Only the lines from the one holding "tip_part.part.label = tip_name" through the one holding "hinge axis towards" are to be retyped, exactly as they appear, with both boundary lines included.
====
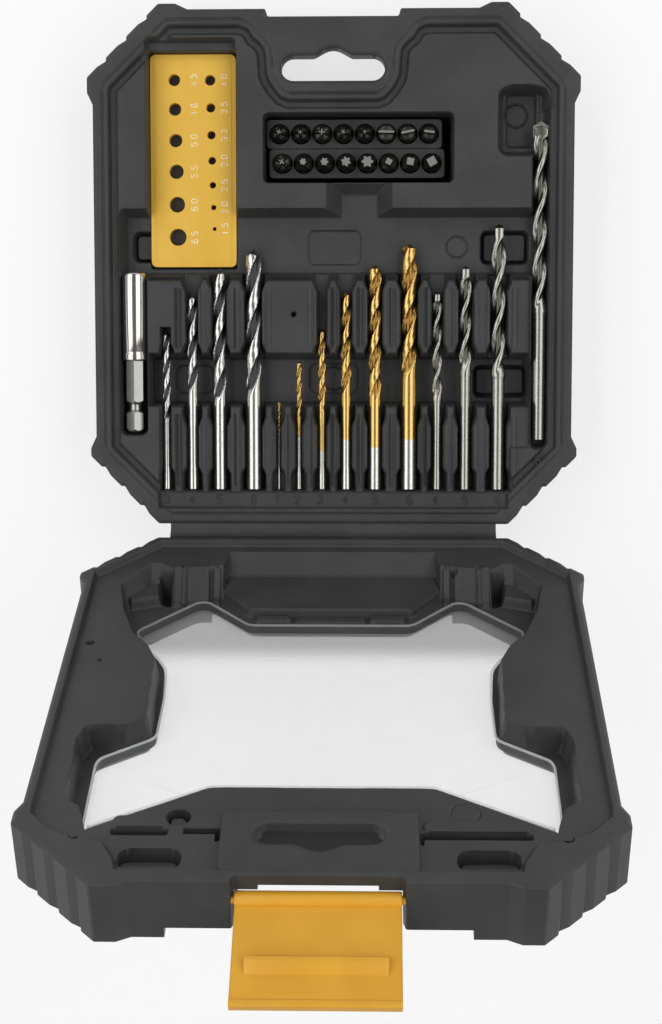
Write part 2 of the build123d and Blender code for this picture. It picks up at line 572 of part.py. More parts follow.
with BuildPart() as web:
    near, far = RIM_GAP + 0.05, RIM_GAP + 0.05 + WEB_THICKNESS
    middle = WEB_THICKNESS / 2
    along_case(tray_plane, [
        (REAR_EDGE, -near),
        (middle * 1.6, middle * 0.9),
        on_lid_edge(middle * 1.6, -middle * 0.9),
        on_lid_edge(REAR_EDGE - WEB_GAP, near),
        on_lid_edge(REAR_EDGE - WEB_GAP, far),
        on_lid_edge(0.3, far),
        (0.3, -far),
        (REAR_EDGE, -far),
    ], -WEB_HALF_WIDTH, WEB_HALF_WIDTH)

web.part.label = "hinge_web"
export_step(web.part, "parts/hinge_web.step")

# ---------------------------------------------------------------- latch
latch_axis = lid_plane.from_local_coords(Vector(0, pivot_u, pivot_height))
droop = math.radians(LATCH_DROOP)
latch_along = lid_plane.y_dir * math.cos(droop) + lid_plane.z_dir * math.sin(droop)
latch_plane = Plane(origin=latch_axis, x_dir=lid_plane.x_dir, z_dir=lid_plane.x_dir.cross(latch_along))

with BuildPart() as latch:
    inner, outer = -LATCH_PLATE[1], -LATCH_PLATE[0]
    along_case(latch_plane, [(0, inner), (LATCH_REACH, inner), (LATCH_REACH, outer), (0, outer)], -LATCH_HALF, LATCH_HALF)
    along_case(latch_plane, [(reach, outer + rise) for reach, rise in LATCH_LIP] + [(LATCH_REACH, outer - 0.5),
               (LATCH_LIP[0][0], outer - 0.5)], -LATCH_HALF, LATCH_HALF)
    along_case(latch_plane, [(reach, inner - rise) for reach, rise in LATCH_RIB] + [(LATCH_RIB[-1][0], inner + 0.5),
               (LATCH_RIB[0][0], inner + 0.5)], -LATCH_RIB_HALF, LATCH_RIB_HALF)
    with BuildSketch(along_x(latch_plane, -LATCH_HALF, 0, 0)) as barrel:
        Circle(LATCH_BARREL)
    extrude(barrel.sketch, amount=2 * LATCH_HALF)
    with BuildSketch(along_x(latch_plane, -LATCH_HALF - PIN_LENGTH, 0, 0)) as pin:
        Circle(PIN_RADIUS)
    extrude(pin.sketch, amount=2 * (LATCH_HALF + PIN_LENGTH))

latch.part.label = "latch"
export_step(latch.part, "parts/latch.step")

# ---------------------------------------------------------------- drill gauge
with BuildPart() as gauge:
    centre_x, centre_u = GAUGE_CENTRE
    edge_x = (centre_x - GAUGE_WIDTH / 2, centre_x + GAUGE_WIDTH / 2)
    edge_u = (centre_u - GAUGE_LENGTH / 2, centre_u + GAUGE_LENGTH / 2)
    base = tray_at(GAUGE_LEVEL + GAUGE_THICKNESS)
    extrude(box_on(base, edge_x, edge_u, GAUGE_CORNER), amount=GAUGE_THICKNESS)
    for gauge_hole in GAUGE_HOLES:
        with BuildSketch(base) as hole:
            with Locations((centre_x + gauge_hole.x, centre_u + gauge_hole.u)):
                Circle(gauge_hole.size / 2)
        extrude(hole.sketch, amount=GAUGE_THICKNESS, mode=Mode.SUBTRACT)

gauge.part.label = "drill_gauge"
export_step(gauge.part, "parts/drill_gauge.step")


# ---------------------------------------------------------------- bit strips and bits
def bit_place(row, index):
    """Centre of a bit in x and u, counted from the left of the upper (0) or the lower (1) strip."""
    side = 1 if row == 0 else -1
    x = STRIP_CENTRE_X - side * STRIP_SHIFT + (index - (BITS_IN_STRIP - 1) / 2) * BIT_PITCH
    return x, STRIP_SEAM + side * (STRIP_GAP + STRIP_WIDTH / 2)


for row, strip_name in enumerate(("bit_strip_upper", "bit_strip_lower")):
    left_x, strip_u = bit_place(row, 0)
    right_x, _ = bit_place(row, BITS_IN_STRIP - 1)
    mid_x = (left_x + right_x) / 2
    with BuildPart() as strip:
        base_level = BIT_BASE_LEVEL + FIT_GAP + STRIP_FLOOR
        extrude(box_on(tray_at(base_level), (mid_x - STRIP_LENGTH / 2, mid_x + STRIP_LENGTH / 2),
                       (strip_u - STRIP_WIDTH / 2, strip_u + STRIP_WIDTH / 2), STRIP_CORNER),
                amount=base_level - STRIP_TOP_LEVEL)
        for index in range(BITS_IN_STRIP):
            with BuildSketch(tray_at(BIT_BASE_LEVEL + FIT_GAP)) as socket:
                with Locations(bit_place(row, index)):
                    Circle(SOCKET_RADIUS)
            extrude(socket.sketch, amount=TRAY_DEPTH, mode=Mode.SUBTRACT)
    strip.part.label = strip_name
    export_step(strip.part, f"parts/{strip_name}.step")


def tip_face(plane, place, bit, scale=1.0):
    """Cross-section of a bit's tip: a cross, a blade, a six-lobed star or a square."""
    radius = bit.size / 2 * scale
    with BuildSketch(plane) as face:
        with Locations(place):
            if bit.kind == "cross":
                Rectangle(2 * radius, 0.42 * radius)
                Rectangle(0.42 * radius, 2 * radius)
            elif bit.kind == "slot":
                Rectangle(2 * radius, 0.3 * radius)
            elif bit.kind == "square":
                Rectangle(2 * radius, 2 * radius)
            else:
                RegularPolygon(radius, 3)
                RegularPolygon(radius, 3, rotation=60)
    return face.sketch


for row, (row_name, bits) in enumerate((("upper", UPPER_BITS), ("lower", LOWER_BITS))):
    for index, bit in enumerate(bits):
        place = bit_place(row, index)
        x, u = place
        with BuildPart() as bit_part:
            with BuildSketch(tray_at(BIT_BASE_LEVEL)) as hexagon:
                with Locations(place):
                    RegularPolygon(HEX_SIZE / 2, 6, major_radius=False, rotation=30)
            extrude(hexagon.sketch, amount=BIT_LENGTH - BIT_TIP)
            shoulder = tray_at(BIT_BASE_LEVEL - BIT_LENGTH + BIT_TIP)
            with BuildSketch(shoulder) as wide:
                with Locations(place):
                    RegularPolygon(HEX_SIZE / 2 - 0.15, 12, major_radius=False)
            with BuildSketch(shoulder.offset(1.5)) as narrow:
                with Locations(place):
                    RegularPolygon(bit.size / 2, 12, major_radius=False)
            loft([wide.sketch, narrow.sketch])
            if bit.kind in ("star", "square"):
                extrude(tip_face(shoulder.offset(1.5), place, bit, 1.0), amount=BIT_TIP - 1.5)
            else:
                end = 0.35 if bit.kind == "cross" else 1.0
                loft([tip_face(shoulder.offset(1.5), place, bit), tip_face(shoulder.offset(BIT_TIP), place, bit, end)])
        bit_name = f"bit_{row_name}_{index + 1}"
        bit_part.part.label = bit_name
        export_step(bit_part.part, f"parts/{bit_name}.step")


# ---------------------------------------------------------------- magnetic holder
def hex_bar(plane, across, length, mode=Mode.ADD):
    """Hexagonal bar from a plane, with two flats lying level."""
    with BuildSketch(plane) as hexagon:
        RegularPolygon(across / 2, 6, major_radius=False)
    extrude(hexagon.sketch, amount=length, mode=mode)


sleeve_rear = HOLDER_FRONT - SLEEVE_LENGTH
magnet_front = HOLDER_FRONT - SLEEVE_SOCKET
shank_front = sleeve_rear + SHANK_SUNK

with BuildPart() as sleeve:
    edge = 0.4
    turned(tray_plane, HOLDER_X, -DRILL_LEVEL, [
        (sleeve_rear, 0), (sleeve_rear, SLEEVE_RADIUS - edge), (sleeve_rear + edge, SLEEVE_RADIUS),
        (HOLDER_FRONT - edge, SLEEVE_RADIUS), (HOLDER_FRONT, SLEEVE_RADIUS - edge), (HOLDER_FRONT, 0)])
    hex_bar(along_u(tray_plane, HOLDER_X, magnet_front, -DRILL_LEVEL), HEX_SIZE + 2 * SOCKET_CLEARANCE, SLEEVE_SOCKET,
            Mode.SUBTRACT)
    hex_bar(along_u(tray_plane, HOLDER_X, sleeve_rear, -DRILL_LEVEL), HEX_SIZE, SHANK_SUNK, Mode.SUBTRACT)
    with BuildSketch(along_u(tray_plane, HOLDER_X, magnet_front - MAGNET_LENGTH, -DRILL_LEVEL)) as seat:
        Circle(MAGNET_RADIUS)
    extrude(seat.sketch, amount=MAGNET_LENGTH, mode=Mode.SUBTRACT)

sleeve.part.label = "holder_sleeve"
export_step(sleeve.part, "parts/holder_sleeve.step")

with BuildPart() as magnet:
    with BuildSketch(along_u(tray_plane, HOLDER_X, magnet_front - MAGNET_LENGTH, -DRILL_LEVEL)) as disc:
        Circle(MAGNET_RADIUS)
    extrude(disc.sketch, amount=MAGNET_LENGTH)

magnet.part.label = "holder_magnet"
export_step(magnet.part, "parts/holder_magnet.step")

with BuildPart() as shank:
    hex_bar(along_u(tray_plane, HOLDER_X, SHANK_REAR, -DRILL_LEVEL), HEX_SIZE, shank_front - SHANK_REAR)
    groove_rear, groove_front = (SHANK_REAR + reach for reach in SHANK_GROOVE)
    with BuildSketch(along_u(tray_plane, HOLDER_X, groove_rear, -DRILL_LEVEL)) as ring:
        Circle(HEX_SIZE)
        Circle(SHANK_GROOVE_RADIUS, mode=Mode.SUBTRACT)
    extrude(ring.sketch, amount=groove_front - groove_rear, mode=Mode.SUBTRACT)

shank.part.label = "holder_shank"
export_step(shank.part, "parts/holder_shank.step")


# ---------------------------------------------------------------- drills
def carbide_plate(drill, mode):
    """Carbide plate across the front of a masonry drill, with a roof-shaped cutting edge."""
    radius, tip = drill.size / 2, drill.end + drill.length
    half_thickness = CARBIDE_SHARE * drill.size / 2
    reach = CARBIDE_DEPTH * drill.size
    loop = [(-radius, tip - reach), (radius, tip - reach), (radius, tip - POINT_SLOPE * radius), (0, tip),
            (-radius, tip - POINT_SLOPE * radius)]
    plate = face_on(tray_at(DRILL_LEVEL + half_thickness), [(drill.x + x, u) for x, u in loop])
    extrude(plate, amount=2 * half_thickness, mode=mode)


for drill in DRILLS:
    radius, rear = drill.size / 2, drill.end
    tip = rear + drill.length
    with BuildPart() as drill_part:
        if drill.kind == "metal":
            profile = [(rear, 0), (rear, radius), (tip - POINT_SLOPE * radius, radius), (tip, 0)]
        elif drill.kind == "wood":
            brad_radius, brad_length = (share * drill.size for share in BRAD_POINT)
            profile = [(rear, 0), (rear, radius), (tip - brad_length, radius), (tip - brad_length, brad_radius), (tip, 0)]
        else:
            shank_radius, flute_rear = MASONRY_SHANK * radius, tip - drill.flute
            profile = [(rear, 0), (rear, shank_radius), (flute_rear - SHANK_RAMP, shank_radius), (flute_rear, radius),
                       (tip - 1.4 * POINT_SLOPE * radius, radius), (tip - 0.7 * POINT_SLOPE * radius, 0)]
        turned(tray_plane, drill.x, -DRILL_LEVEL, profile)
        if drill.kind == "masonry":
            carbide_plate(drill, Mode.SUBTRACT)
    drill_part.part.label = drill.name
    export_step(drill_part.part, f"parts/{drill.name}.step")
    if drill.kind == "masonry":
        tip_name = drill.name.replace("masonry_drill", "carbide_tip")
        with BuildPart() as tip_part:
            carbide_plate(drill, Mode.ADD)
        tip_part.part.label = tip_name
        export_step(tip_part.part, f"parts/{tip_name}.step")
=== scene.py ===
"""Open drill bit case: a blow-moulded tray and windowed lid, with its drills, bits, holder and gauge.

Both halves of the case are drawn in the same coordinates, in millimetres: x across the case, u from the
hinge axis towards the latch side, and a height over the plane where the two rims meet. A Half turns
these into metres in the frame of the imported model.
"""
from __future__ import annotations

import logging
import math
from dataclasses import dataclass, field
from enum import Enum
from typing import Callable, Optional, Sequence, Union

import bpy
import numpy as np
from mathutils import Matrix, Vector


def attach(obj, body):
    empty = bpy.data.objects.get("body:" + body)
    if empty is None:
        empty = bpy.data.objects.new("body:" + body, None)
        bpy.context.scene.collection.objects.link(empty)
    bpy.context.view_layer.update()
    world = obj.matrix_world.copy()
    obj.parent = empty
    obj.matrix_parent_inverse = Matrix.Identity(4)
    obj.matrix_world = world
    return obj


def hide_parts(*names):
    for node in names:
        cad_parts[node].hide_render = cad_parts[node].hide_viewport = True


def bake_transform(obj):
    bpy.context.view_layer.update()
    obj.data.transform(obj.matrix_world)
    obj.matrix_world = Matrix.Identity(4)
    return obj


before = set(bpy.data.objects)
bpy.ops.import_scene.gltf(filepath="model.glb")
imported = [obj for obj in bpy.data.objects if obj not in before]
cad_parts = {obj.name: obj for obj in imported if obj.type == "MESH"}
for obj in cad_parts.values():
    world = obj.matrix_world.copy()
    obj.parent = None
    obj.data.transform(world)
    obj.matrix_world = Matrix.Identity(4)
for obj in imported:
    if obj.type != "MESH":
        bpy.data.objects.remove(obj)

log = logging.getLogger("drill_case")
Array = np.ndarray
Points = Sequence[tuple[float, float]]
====
§ **RESULT FOR THIS TASK**:
        tip_part.part.label = tip_name
        export_step(tip_part.part, f"parts/{tip_name}.step")
=== scene.py ===
"""Open drill bit case: a blow-moulded tray and windowed lid, with its drills, bits, holder and gauge.

Both halves of the case are drawn in the same coordinates, in millimetres: x across the case, u from the
hinge axis towards the latch side, and a height over the plane where the two rims meet. A Half turns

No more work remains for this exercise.